# Test Cassandra APDB with with Scylla server

XMLWordPrintable

#### Details

• Type: Story
• Status: Done
• Resolution: Done
• Fix Version/s: None
• Component/s: None
• Labels:
• Story Points:
8
• Sprint:
DB_S20_02
• Team:
Data Access and Database
• Urgent?:
No

#### Description

Scylla is a drop-in replacement for Cassandra re-implemented in C++. We want to try it hoping that its performance will be better and it does not have GC issues of Java.

#### Attachments

1. apdb-scylla1-nb-time-select-fit.png
89 kB
2. apdb-scylla1-nb-time-select-fsrc.png
49 kB
3. apdb-scylla1-nb-time-select-obj.png
58 kB
4. apdb-scylla1-nb-time-select-src.png
56 kB
5. apdb-scylla1-nb-time-store-fit.png
77 kB
6. apdb-scylla1-time-select.png
65 kB
7. apdb-scylla1-time-store.png
64 kB
8. apdb-scylla2-nb-time-select-fit.png
95 kB
9. apdb-scylla2-nb-time-select-fsrc.png
60 kB
10. apdb-scylla2-nb-time-select-obj.png
52 kB
11. apdb-scylla2-nb-time-select-src.png
59 kB
12. apdb-scylla2-nb-time-store-fit.png
79 kB
13. apdb-scylla2-nb-time-totals.png
87 kB
14. apdb-scylla2-time-select.png
94 kB
15. apdb-scylla2-time-store.png
113 kB

#### Activity

Hide
Andy Salnikov added a comment -

Some notes on on testing setup.

Installation is relatively simple, after registration thee sent me a link with the installation instructions which contained the URL for yum repo config file (needs to be copied to /etc/yum.repos.d/scylla.repo).
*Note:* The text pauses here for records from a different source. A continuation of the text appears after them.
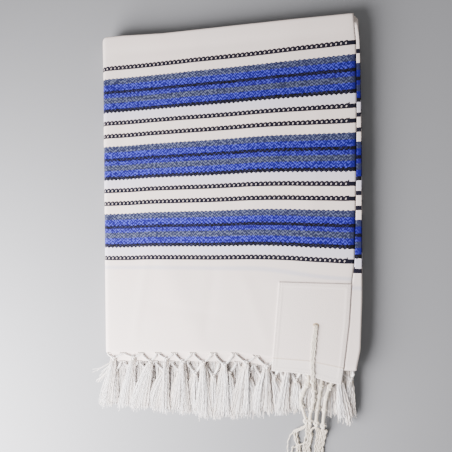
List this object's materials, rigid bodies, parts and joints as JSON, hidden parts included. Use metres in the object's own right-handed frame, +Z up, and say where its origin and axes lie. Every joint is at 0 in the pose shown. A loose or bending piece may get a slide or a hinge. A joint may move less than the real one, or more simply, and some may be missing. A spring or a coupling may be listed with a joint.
{
  "type": "folded tallit prayer shawl",
  "caption": "Wool prayer shawl folded flat, with woven stripes, knotted fringe, a corner patch with an eyelet, and wound corner tassels with loose strings.",
  "frame": {"origin": "middle of the common box, on the surface that the folded shawl lies on", "axes": "+X towards the selvedge side with the corner patch, +Y from the fringe to the top fold, +Z up"},
  "size_m": [0.3514, 0.6196, 0.0238],
  "materials": {
    "striped_wool": "off-white wool twill, matt, with blue, slate and black woven stripes",
    "patch_wool": "off-white wool twill, matt, with a stitched hem",
    "fringe_wool": "loose white wool threads, soft and matt",
    "tassel_wool": "ivory twisted wool strings, matt"
  },
  "bodies": {
    "root": {"top_layer": "striped_wool", "second_layer": "striped_wool", "folded_layers": "striped_wool", "under_layer": "striped_wool", "corner_patch": "patch_wool", "front_fringe": "fringe_wool", "corner_fringe": "fringe_wool", "second_fringe": "fringe_wool", "lower_fringe": "fringe_wool", "corner_tassel_1": "tassel_wool", "corner_tassel_2": "tassel_wool", "corner_tassel_3": "tassel_wool", "corner_tassel_4": "tassel_wool"}
  },
  "joints": []
}
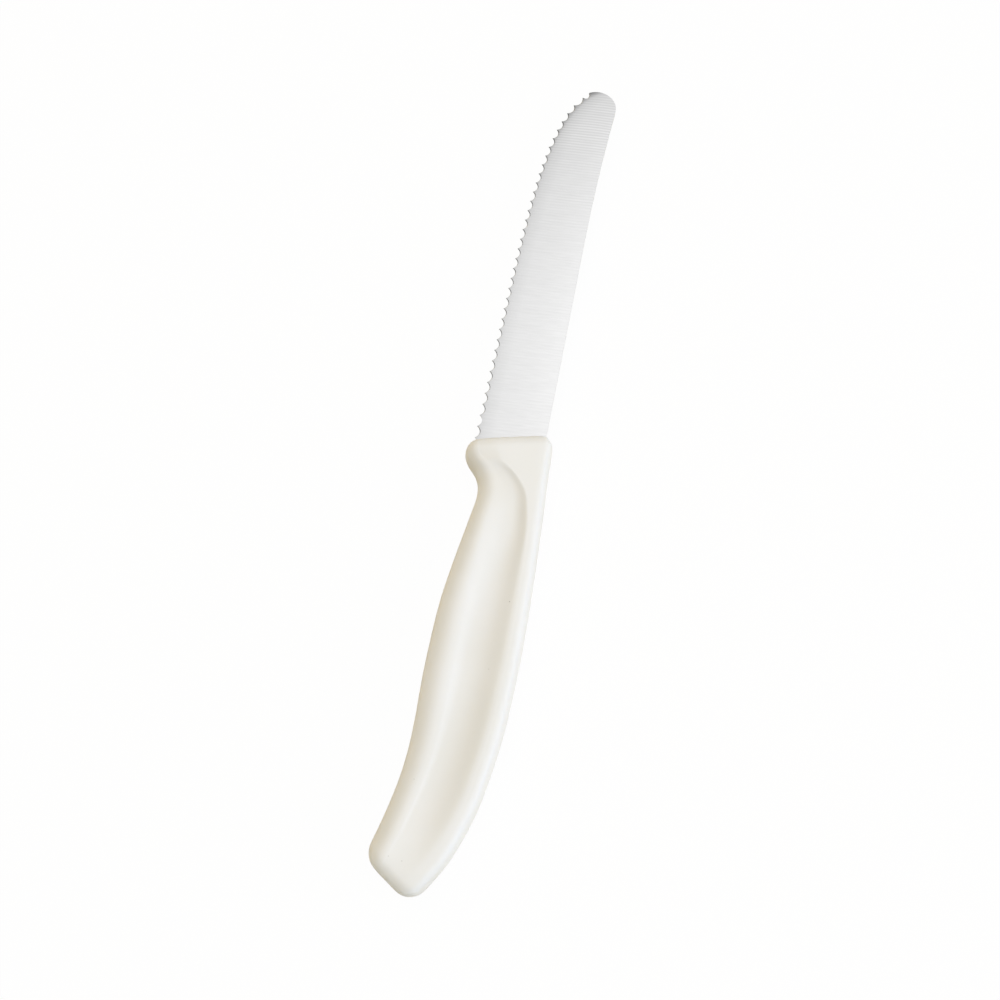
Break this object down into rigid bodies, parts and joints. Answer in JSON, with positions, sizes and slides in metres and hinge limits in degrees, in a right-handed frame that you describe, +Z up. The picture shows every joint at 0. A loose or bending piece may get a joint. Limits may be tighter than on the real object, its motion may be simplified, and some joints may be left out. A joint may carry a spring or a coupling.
{
  "type": "tomato knife",
  "caption": "Small serrated kitchen knife with a round-tipped, scalloped steel blade and a curved, moulded white handle with a finger scoop on each side.",
  "frame": {"origin": "middle of the knife's bounding box, on the surface that it lies on", "axes": "+X towards the blade's tip, +Y towards the cutting edge, +Z up, out of the knife's left side; the knife lies on its right side"},
  "size_m": [0.218, 0.0246, 0.013],
  "materials": {
    "blade_steel": "stainless steel, fine-ground across the blade",
    "handle_plastic": "off-white moulded polypropylene, satin"
  },
  "bodies": {
    "root": {"blade": "blade_steel", "handle": "handle_plastic"}
  },
  "joints": []
}
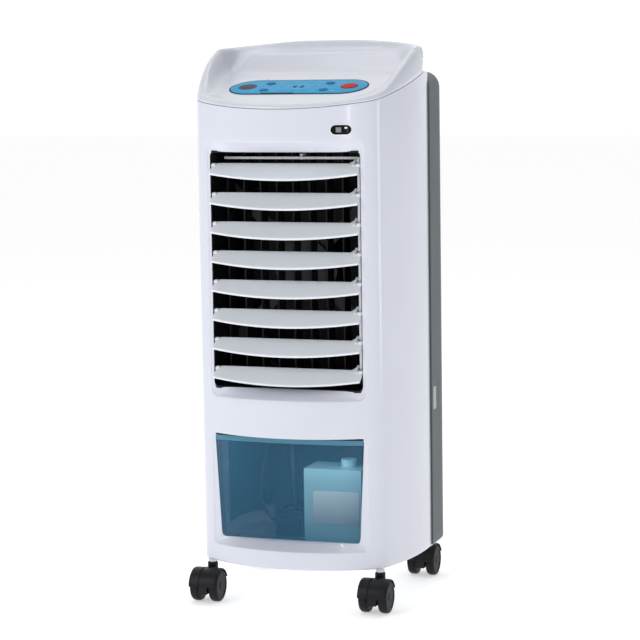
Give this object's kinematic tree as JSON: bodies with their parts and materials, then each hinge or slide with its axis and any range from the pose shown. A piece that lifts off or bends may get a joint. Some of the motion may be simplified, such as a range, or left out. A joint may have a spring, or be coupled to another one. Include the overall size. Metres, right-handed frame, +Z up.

After adding the repo simple sudo yum install scylla installs it. One issue with install is that Scylla conflicts with Cassandra and cassandra needs to be removed first (yum remove cassandra cassandra-tools).

Scylla claims that it is cassandra drop-in replacement so some applications such as nodetool are the same. On client side the same python driver (from pip install cassandra-driver) works almost without issues.

## Configuration

Scylla main configuration file is /etc/scylla/scylla.yaml, but there is also /etc/sysconfig/scylla-server which I had to modify.

scylla.yaml is practically the same content as cassandra.yaml with all the same options, though I had discovered that some options do not work at all and some options work in an unexpected way. Documentation for configuration files exists but is not as extensive as Cassandra's: https://docs.scylladb.com/operating-scylla/scylla-yaml/

Before starting the instance on a node one also has to run sudo scylla_setup command which collects some system info, updates system setup (disables selinux :shhh, and writes few config files to /etc/scylla.d/ folder.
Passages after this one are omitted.